Solar cells, which use sunlight to generate clean energy, are critical for the green energy transition. They can be used on buildings (roofs, facades, windows, etc.), prominent warehouse factories, parking lots, and soundproof highways. However, the most well-known commercial solar cells, made of silicon (Si), are heavy and bulky, making them difficult to integrate into building components.
The 1DShine project aims to develop lightweight materials that can absorb light at a comparable level to conventional Si solar cells, with a more than 100 times lower thickness than Si. The material is antimony sulfide (Sb2S3).
In the 1DShine project, researchers at DTU Electro will develop new approaches to grow Sb2S3 with a dominant crystal direction (one-dimensional or 1D) to harvest sunlight using thin layers efficiently.

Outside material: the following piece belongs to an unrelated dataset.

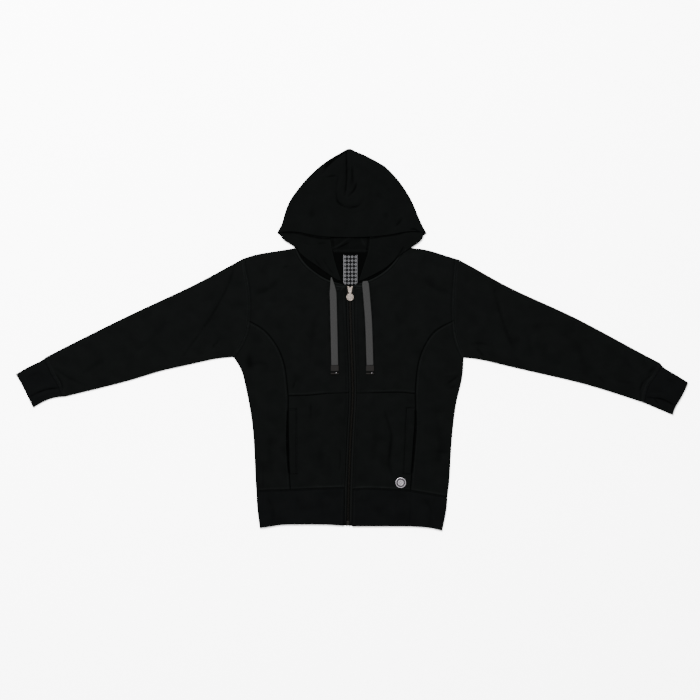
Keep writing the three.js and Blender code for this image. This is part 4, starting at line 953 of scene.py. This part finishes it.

Unlike conventional three-dimensional materials, 1D materials can be produced with intrinsically passive grain boundaries and a low density of defects, so charge carriers generated by light absorption can migrate along the 1D ribbons unhindered. Passive grain boundaries (i.e., without the capture of carriers) in the absorption layer are a decisive factor in bringing the efficiency of a thin-film solar cell up to the level of, for example, monocrystalline silicon, with an efficiency of nearly 27%. It requires the growth of the 1D-Sb2S3 solar absorbers such that grain boundaries can be optimized.
This can be done quickly and accurately using tools for rapid and non-destructive tools for mapping solar cells, which has not been demonstrated at other international laboratories. The green Sb2S3 material consists of nontoxic elements, and there is sufficient antimony and sulfur in the earth's crust, compared to gallium and tellurium used in CIGS and CdTe cells, for large-scale exploitation of this technology.
New insights generated in 1DShine will likely guide the discovery of a new generation of fascinating 1D materials and open new avenues for developing efficient and cost-effective lightweight solar cells.